Two items worth noting about this event is that 1) this documentary first appeared in 1999 (concomitantly with THE McCOLLEGE TOUR); and 2) there is coincidently a book worth reading by investigative journalist Jennifer Washburn titled University, Inc.: The Corporate Corruption of Higher Education (2005). This book is an “investigative and critical analysis on the rise of the corporate university” which grew out of Washburn’s earlier investigations focusing on “the secretive connections between public education and private industry.” Excerpts from a review of Washburn’s University, Inc. by Sharon Hudson include these observations:

“When the profit motive entered university research, universities began to behave like for-profit corporations. Chasing money—and the prestige that attracts it—has created distortions in education. Do undergraduates subsidize research? Some universities now pay “star” professors up to a half million dollars per year, while undergraduate education is “farmed out to the growing army of part-time instructors who receive no benefits and meager pay.” In 1969, 97% of professors were on tenure track; now it is 40%; America now has an army of Ph.D.s scrounging for steady jobs. Tuition has increased at three times the rate of inflation, while students have become “customers” to be gratified with lifestyle luxuries and high grades rather than outstanding education. Funding is diverted from the humanities and social sciences into the science departments that can bring in industrial dollars.
In the lucrative sciences, academic collegiality is giving way to squabbles over patent rights, and the “knowledge commons” is increasingly privatized and hoarded. When professors object, universities assuage them by making them stakeholders in university business enterprises. Ironically, most universities make no profit on their patenting operations, so opening the Pandora’s Box of academic damage yields them no benefits. And in the final twist, American universities have gotten so greedy that now their private partners are complaining—and starting to take their research subsidies overseas!As Washburn points out, the profit-motivated behavior of universities is a gross violation of the public trust that universities have earned over a hundred years. Universities receive public funding and tax exemptions because they serve the public good, providing well-rounded education, unbiased research, and accessible knowledge. But if universities behave like businesses, shouldn’t they be treated like them—legally and fiscally? And, Washburn asks: “Would alumni continue to give so generously to their alma maters if they perceived them as increasingly motivated by profit rather than serving the public good? Would politicians and taxpayers continue to issue tens of billions of dollars annually to colleges and universities in the form of grants, tax exemptions, and student financial aid?”

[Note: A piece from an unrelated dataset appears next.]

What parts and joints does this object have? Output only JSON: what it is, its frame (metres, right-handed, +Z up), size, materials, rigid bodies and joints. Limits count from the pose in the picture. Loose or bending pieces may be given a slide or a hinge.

Question: Does any of this sound familiar?


yo, duh! said...

FYI, here's the email I got about this late Mondat afternoon:
This event has been moved to the Law Center Auditorium to accommodate a larger audience.

Friday, November 6

Documentary Film Series: University, Inc.

7:30 p.m. in the Center for Performing Arts Lab Theatre Law Center Auditorium
Description: Double feature night! University, Inc. will be shown with Laura Dunn’s short piece The Subtext of a Yale Education. University, Inc.: Filmmaker Kyle Henry will be in residence for a screening of his newly re-released documentary on the “corporatization” of the academy.
No charge/$3 donation requested

umbraged said...

Is it a coincidence that there's a Libbey Hall "Friday Fun" (I think the first of the semester) earlier that same day?

Anonymous said...

Doesn't anyone in Columbus care that the business community is doing for universities what they did for the rest of the country? That is bring moral and monetary bankruptcy?

umbraged said...

And who'll run like rats from a ship of their own sinking? Who'll bail us out?